Guy Wildenstein Cleared Of Tax Fraud After Second Paris Trial Collapses


The French billionaire art dealer Guy Wildenstein has been cleared of tax fraud after a second trial collapsed in Paris on Friday. He was accused of not declaring art worth hundreds of millions of euros to the taxman. French tax authorities claimed the family fortune remained obscured after the death of Guy’s father Daniel in 2001.

In January 2017, Wildenstein was acquitted after the first trial of the patriarch of this powerful art-dealing dynasty collapsed. The French prosecutors successfully appealed for a retrial.

In a statement the appeal court “finds that the crime of tax fraud is outside the statute of limitations… and confirms the judgement” of the first trial, the presiding judge stated in the courtroom in Paris during a five-minute judgement.

In this complex case, prosecutors had called for a four-year prison sentence and a fine of 250 million euros. The period involved tax declarations filed in 2002 and 2008. The trial began with one of the biggest inheritance disputes in history.

Wildenstein’s nephew Alec Junior and his ex-stepsister Liouba Stoupakova were also acquitted, as well as trust fund managers and lawyers who were on trial.

The French court was shown evidence of a “clear attempt by Wildenstein and his seven co-defendants to hide art treasures and properties worth hundreds of millions of euros from tax authorities”. It was shown that billions of dollars of art were held by a web of trusts and holding companies stretching from the Channel Island of Guernsey to the Bahamas.

The presiding judge however said, “lapses in the investigation and in French law made it impossible to return a guilty verdict, a decision that led to the appeal by prosecutors for a re-trial”.

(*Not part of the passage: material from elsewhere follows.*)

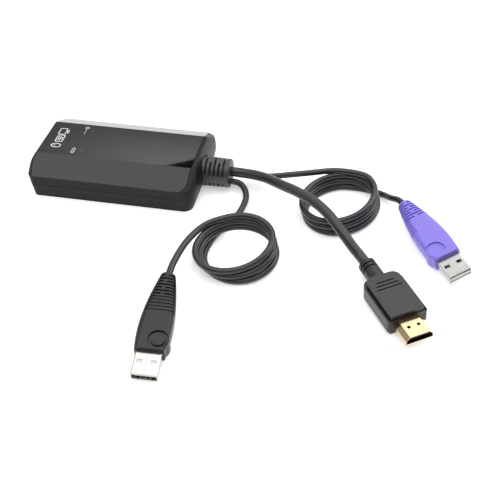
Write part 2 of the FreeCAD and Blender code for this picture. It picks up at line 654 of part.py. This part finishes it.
# ---------------------------------------------------------------- display plug
def hd_outline(half, end, z0, z1, shoulder):
    """Plan of the moulding: straight sides, rounded shoulders behind."""
    back_x = -HD_BODY + end
    pts = [(-end * 0.4, -half, z0), (-end * 0.4, half, z0), (back_x, half, z0), (back_x, -half, z0)]
    w = rounded(pts, [0.8, 0.8, shoulder, shoulder])
    return Part.Face(w).extrude(V(0, 0, z1 - z0))


mid_h = HD_BODY_H / 2 - HD_PLATE
mid = hd_outline(HD_BODY_W / 2, 0.0, -mid_h, mid_h, HD_SHOULDER)
mid = mid.makeFillet(0.4, [e for e in mid.Edges if abs(abs(e.CenterOfMass.z) - mid_h) < 1e-4])
for z0, z1 in ((mid_h - 0.9, mid_h + 1), (-mid_h - 1, 0.9 - mid_h)):
    mid = mid.cut(hd_outline(HD_PLATE_W / 2 + HD_GROOVE, 1.0 - HD_GROOVE, z0, z1, HD_SHOULDER - 0.6))
plates = hd_outline(HD_PLATE_W / 2, 1.0, -HD_BODY_H / 2, HD_BODY_H / 2, HD_SHOULDER - 1.2)
hd = mid.fuse(plates)
hd = hd.fuse(rod(HD_NECK_R, (-HD_NECK_END, 0, 0), (-HD_BODY + 3, 0, 0)))
for x in (-HD_NECK_END + 2.2, -HD_NECK_END + 4.6):
    hd = hd.cut(rod(HD_NECK_R + 1, (x, 0, 0), (x + 0.9, 0, 0)).cut(
        rod(HD_NECK_R - 0.8, (x - 1, 0, 0), (x + 2, 0, 0))))
for x, long in ((-22.9, 9.0), (-20.7, 11.4), (-18.4, 13.4)):
    hd = hd.cut(box(x - 0.35, x + 0.35, -long / 2, long / 2, HD_BODY_H / 2 - 0.6, HD_BODY_H))


def hd_section(inset):
    w, n, h = HD_W / 2 - inset, HD_NARROW / 2 - inset * 0.7, HD_H / 2 - inset
    pts = [(-3.0, -w, -h), (-3.0, w, -h), (-3.0, w, 0.1), (-3.0, n, h), (-3.0, -n, h), (-3.0, -w, 0.1)]
    face = Part.Face(Part.makePolygon([V(*p) for p in pts + pts[:1]]))
    return face.extrude(V(3.0 + HD_OUT, 0, 0))


hd = hd.cut(hd_section(0.0))
save("display_mould", placed(hd, DISPLAY_PLUG), along=beyond)
hd_shell = hd_section(0.0).cut(hd_section(HD_SHEET))
for y in (-2.5, 2.5):
    hd_shell = hd_shell.cut(rod(0.85, (5.4, y, 1), (5.4, y, 5)))
save("display_shell", placed(hd_shell, DISPLAY_PLUG), along=beyond)
core = hd_section(HD_SHEET).cut(box(1.0, 20, -20, 20, -5, 5))
tab = box(0.5, HD_OUT - 1.2, -5.2, 5.2, -0.55, 0.55)
hd_bars = []
for i in range(10):
    y = (i - 4.5) * 1.0
    hd_bars.append(box(1.2, HD_OUT - 1.8, y - 0.2, y + 0.2, 0.35, 0.55))
for i in range(9):
    y = (i - 4.0) * 1.0
    hd_bars.append(box(1.2, HD_OUT - 1.8, y - 0.2, y + 0.2, -0.55, -0.35))
inner = core.fuse(tab)
for b in hd_bars:
    inner = inner.cut(b)
save("display_insert", placed(inner, DISPLAY_PLUG), along=beyond)
save("display_contacts", *[placed(b, DISPLAY_PLUG) for b in hd_bars], along=beyond)
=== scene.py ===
import math

import bpy
import numpy as np
from mathutils import Matrix, Vector


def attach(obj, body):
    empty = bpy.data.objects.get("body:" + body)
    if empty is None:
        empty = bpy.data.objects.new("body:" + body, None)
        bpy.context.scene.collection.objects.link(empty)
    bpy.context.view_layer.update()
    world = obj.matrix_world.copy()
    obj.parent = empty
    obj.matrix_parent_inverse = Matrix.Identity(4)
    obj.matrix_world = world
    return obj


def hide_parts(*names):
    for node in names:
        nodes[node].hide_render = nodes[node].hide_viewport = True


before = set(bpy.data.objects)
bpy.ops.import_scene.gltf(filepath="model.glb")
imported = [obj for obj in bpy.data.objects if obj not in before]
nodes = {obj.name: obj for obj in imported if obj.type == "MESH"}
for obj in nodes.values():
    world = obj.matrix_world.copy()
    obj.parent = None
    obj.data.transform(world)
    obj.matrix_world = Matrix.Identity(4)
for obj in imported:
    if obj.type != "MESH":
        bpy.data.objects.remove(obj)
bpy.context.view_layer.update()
MM = 0.001                  # lengths are in millimetres as far as the studio
COVER_TOP = 20.1            # height of the gloss cover
INK_RAISED = 0.025          # height of the printed signs above it


# ------------------------------------------------------------ colour and nodes
def linear(code):
    """sRGB hex to linear RGBA: c/12.92 below 0.04045, else ((c + 0.055)/1.055)^2.4."""
    c = np.array([int(code[i:i + 2], 16) for i in (1, 3, 5)]) / 255.0
    c = np.where(c <= 0.04045, c / 12.92, ((c + 0.055) / 1.055) ** 2.4)
    return (float(c[0]), float(c[1]), float(c[2]), 1.0)


def add_node(tree, kind, settings=None, inputs=None, links=None):
    """One shader node with its settings, socket values and incoming links."""
    node = tree.nodes.new(kind)
    for key, value in (settings or {}).items():
        setattr(node, key, value)
    for key, value in (inputs or {}).items():
        node.inputs[key].default_value = value
    for key, source in (links or {}).items():
        tree.links.new(source, node.inputs[key])
    return node


def new_material(name, surface):
    """A material with one Principled shader, its fixed sockets set from the table."""
    material = bpy.data.materials.new(name)
    material.use_nodes = True
    tree = material.node_tree
    tree.nodes.clear()
    shader = add_node(tree, "ShaderNodeBsdfPrincipled", inputs=surface)
    add_node(tree, "ShaderNodeOutputMaterial", links={"Surface": shader.outputs["BSDF"]})
    place = add_node(tree, "ShaderNodeTexCoord").outputs["Object"]
    return material, tree, shader, place


# nearly all of a noise pattern's values lie between these two
NOISE_LOW, NOISE_HIGH = 0.3, 0.7
CLOUDS = 90.0               # pattern scale per metre: patches of tone about 11 mm wide
DULL_PATCHES = 260.0        # pattern scale per metre: patches about 4 mm wide


def add_mesh(name, points, faces, material):
    """A piece from points in metres and faces that list them, with one material."""
    mesh = bpy.data.meshes.new(name)
    mesh.from_pydata(points.tolist(), [], faces.tolist())
    mesh.materials.append(material)
    piece = bpy.data.objects.new(name, mesh)
    bpy.context.scene.collection.objects.link(piece)
    return piece


def grid_faces(rows, cols):
    """Four-sided faces between points numbered row by row."""
    at = np.arange(rows * cols).reshape(rows, cols)
    return np.stack([at[:-1, :-1], at[:-1, 1:], at[1:, 1:], at[1:, :-1]], -1).reshape(-1, 4)


def moulded(name, colour, rough, grain_mm, depth_mm, tint=0.06, spread=0.06, specular=0.5):
    """A moulded polymer: tool texture of grain_mm as a bump of depth_mm, a gloss that varies
    by spread with the same grain, and a tone that varies by the share tint in clouds."""
    base = linear(colour)
    material, tree, shader, place = new_material(
        name, {"Roughness": rough, "Specular IOR Level": specular, "Base Color": base})
    cloud = add_node(tree, "ShaderNodeTexNoise", inputs={"Scale": CLOUDS, "Detail": 3.0},
                     links={"Vector": place})
    grain = add_node(tree, "ShaderNodeTexNoise",
                     inputs={"Scale": 1.0 / (grain_mm * MM), "Detail": 2.0, "Roughness": 0.6},
                     links={"Vector": place})
    tone = add_node(tree, "ShaderNodeMapRange",
                    inputs={"From Min": NOISE_LOW, "From Max": NOISE_HIGH,
                            "To Min": 1 - tint, "To Max": 1 + tint},
                    links={"Value": cloud.outputs["Fac"]})
    shade = add_node(tree, "ShaderNodeVectorMath", {"operation": "SCALE"}, {0: base[:3]},
                     {"Scale": tone.outputs["Result"]})
    tree.links.new(shade.outputs["Vector"], shader.inputs["Base Color"])
    gloss = add_node(tree, "ShaderNodeMapRange",
                     inputs={"From Min": NOISE_LOW, "From Max": NOISE_HIGH,
                             "To Min": rough - spread, "To Max": rough + spread},
                     links={"Value": grain.outputs["Fac"]})
    tree.links.new(gloss.outputs["Result"], shader.inputs["Roughness"])
    if depth_mm > 0:
        bump = add_node(tree, "ShaderNodeBump",
                        inputs={"Strength": 1.0, "Distance": depth_mm * MM},
                        links={"Height": grain.outputs["Fac"]})
        tree.links.new(bump.outputs["Normal"], shader.inputs["Normal"])
    return material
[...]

The lawyers representing the family had always contested legal grounds for the prosecution, arguing that there was “no legal nor moral grounds to accuse Guy Wildenstein of anything.”

Wildenstein’s lawyer Herve Temime stated the verdict “the only decision possible” and sharply criticised French prosecutors.”

“It’s very easy to make up figures, to sully a name, a family, and explain in every way possible that there was massive tax evasion that must be judged. Except that it was false and a load of rubbish,” he told reporters.

Guy Wildenstein is the heir to an art dealering family going back three generations. They also breed thoroughbred racehorses.

The family was brought into further disrepute when brother Alec divorced the Swiss socialite Jocelyne Perisse, AKA the “Bride of Wildenstein” The estranged partners of Daniel and Alec disputed the inheritance, accusing Guy of “hiding much of his inherited fortune via a web of opaque trusts in tax havens.”

In the latest court ruling, the presiding judge said Guy Wildenstein could not be prosecuted over a 2002 tax declaration after his father’s death because too much time had elapsed under French law. The statute of limitations for prosecutions at the time was only three years.

The second tax declaration in 2008 was made after Alec’s death, the judge found there was no legal basis for prosecuting the Wildensteins.

France modified its laws on trust funds in 2011. They are known as the “Wildenstein law” this gives tax authorities greater power to pursue individuals who shift assets to offshore investment funds to avoid tax.

Now onto the Sacklers!

Up Date – French prosecutors stated on Tuesday that they would appeal the court ruling clearing Franco-American art dynasty heir Guy Wildenstein of massive tax fraud. Watch This Space!